Mulden-Rigolen-Systeme sind ein integraler Bestandteil des dezentralen Regenwassermanagements und dienen der Aufnahme, Retention und Rückhaltung von Niederschlagswasser. Ihre Planung und Dimensionierung basiert auf physikalischen und mathematischen Grundlagen, die es ermöglichen, das Volumen und die Geschwindigkeit des abgeleiteten Regenwassers zu kontrollieren. Die folgenden Abschnitte bieten eine Übersicht der grundsätzlichen Zusammenhänge und erläutern, wie sie bei der Bemessung dieser Systeme angewendet werden.

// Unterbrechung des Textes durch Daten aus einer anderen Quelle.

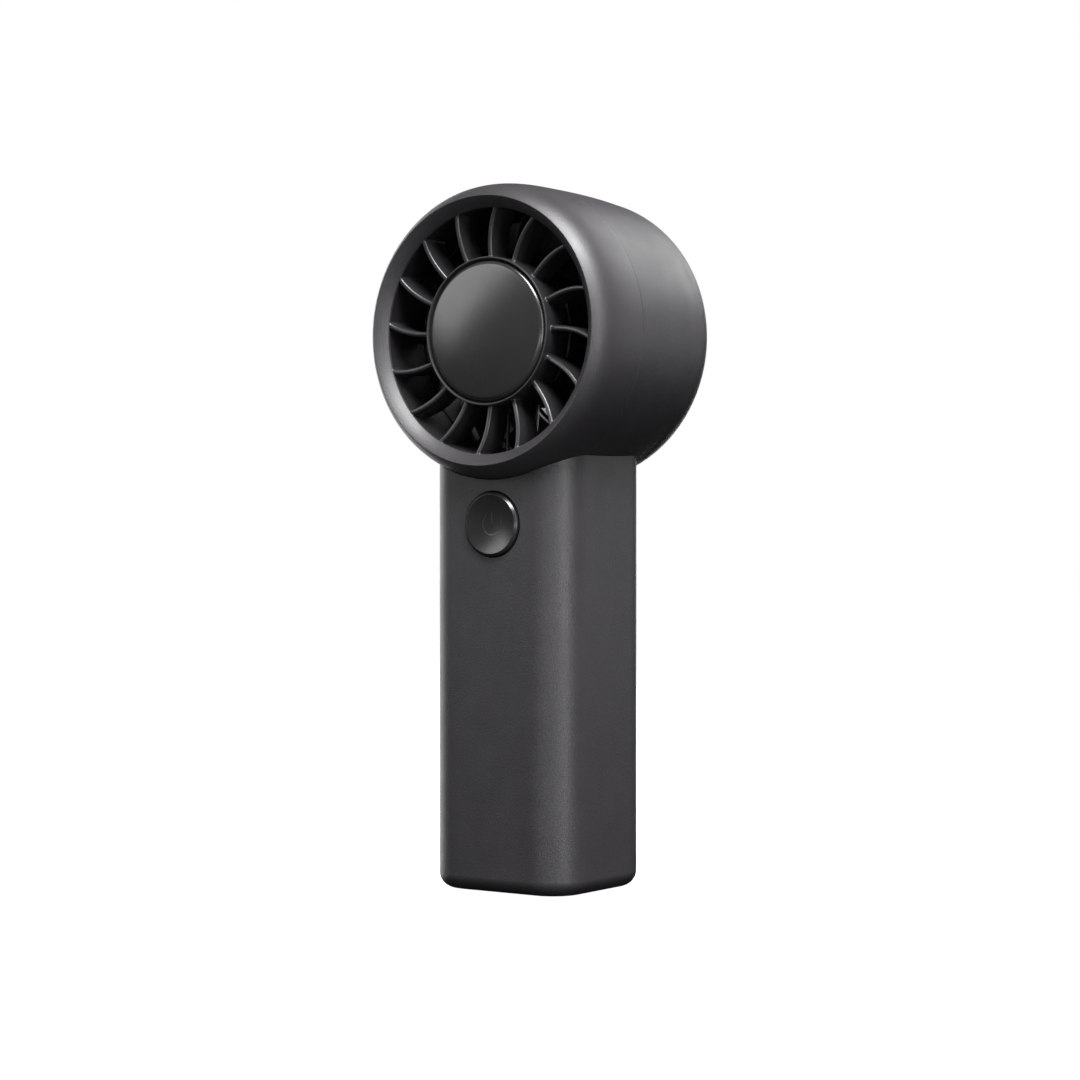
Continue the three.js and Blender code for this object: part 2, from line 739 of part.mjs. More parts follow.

Ein Mulden-Rigolen-System besteht aus einer Mulde, die das Wasser aufnimmt, und einer darunterliegenden Rigole, die das Wasser speichert und nach und nach in das Grundwasser infiltriert oder kontrolliert in die Kanalisation abgibt. Das Niederschlagswasser wird zunächst in der Mulde zurückgehalten, von wo es entweder verdunstet, seitlich versickert oder in die Rigole gelangt. Die Dimensionierung der Mulde und der Rigole muss sicherstellen, dass bei Bemessungsniederschlägen weder Überstau noch zu hohe Abflussmengen entstehen.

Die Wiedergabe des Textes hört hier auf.